Beyond my quaint career as a local queen, I provide vocals for a queer post-punk band called Lolly Gaggers, and if I happen to have extra Narcan or fentanyl test strips I’ll give them away for free at our merch booth and ensure that people know how to use them. (I will shamelessly add that Lolly Gaggers was named first runner-up for Best Band in 48 Hills’ Best of the Bay Awards for the past two years!)
Most recently, I was able to secure a sponsorship from the city to fund several months’ worth of fentanyl test strips to be available at Princess for partygoers to take home and test their drugs, via newly founded Oakland-based project FentCheck. Beyond that, as I often say when I’m onstage doing my song-and-dance, I don’t want Princess to be the only nightlife event doing this.
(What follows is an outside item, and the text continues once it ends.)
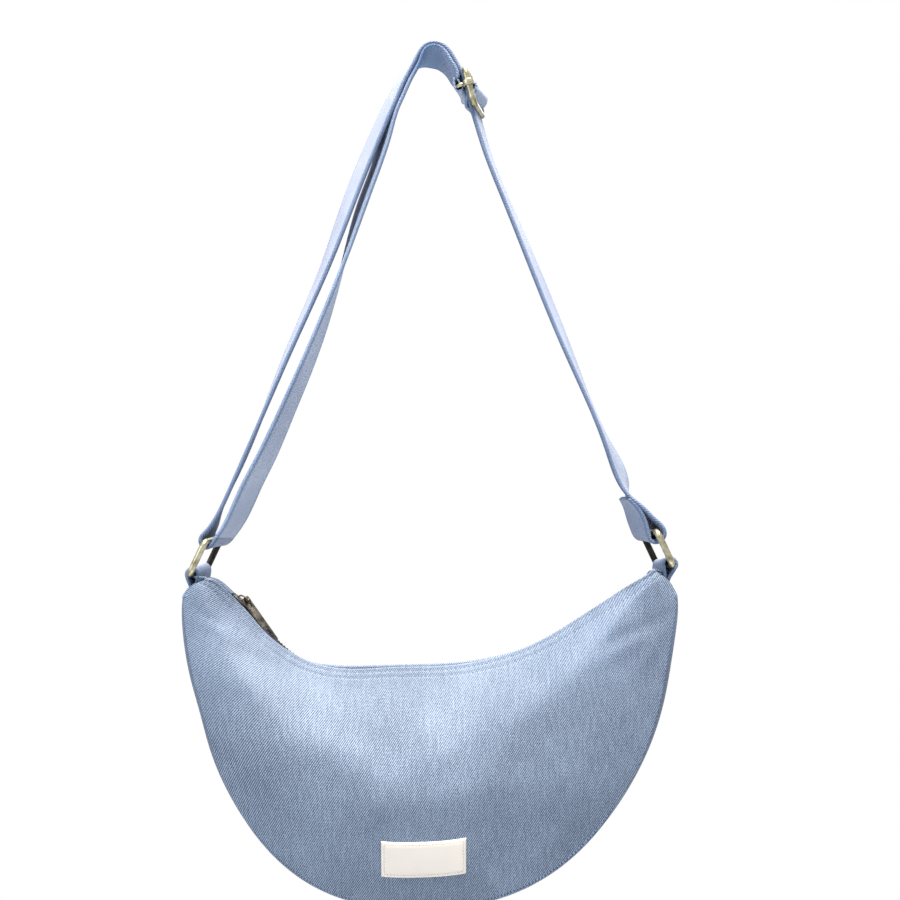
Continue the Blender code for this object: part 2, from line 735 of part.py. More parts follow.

I want every party and every venue that comes into contact with people who use drugs to have the resources to prevent and reverse overdoses, so that everyone in our community may live to party another day (or, you know, invent a cure for cancer or something. Whatever!).
48 HILLS I know that harm reduction is a big part of your life outside drag as well, and I know it has a deep personal meaning for you. Can you tell me your experience with its importance in your own life?
KOCHINA RUDE I was a dissatisfied teenager in the suburbs who experimented with drugs and sometimes got into dangerous situations. I’m not unique for that, but my experiences as a young person have heavily impacted my perspective on the world. I started doing this work because I wanted to prevent others from having the same negative experiences I’d had myself.
As a teen I once went to get tested at a free clinic without my parents knowing; sensing my naïveté, the physician providing the screening ended up taking advantage of me sexually. My hope is ensure compassionate services are provided for anybody facing stigma in regards to their sexual health. As far as drugs go, I’ve loved substance users since I developed a shred of autonomy, and death has also been a lifelong teacher for me in this regard. My mother’s best friend, the first openly gay man I’d ever met and a former injection drug user, passed away from complications related to AIDS when I was a child. Though my memories of him are faint, his imprint remains strong on my perspective as a queer person whose community disproportionately experiences disease and addiction, as part of one formidable, complicated, beautiful package.
Almost exactly one year since losing my drag mother (to natural causes, though she was a person who experienced several phases of drug dependency in her life), one of my closest friends and fellow harm reductionist on the front lines, Sive Sanchez, recently passed away from drug overdose on May 7. Whether or not it was intentional, I’ll never truly know, but this was a person who helped me in my own recovery and who embodied what it meant to accept people as they are without judgment.
For many harm reductionists, this work is deeply personal. The sadness I have felt for my loved ones who deserved better from the world is what keeps me motivated toward health justice for us all. More than anything, I hope that my work can speak for itself, and that in some small way I am able to make a difference. For me, the means have always justified the ends.